I'm pretty sure the entire point of acquire is that you can't reorder reads from after it to before it.


> I don't know what you want.

I don't want anything, I was correcting your misconceptions.

> Well, if I go by "if it's part of the memory model then it's not stale", then you can allow a relaxed ordering on single addresses without having stale data.

I don't know what you're talking about. Memory ordering is not about ordering of a single address. That's cache coherency.

[snip]

> I'm pretty sure the entire point of acquire is that you can't reorder reads from after it to before it.

And you're still wrong. Acquire barrier can be required even if you receive coherency updates in a sequential order. Barriers in modern processors do not flush, invalidate, or perform coherency operations.

This is what I mean by you can't just handwave with a basic idea about the programming semantics (which aren't particularly complicated). It's easy to think up some vaguely plausible sounding implementation of those things, but the reality is infinitely more complicated. Real cache coherency protocols are verified with formal proofs, and not because they are easy. I guarantee if you handwave a new coherency state or give up some property of coherency, you will have bugs.
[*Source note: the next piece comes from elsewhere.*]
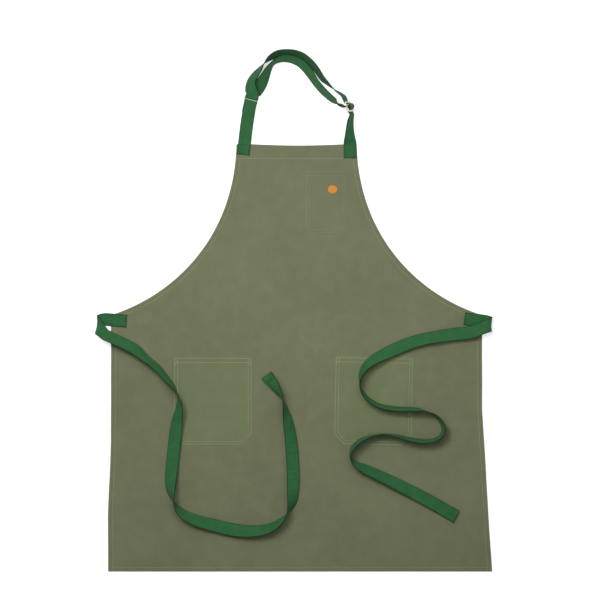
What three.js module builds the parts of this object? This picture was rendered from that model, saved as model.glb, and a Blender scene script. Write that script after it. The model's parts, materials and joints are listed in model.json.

> I don't know what you're talking about. Memory ordering is not about ordering of a single address. That's cache coherency.

The ordering of a single address is relevant to both the cache protocol and the memory model.

That section is describing a cache protocol.

> And you're still wrong. Acquire barrier can be required even if you receive coherency updates in a sequential order.

I agree. How does that make my statement wrong in any way?

> Real cache coherency protocols are verified with formal proofs, and not because they are easy. I guarantee if you handwave a new coherency state or give up some property of coherency, you will have bugs.

Do you think my description is impossible to fix, or are you just trying to impress on me that it's hard?

I don't feel like spending hours finding and editing a concurrency simulator today.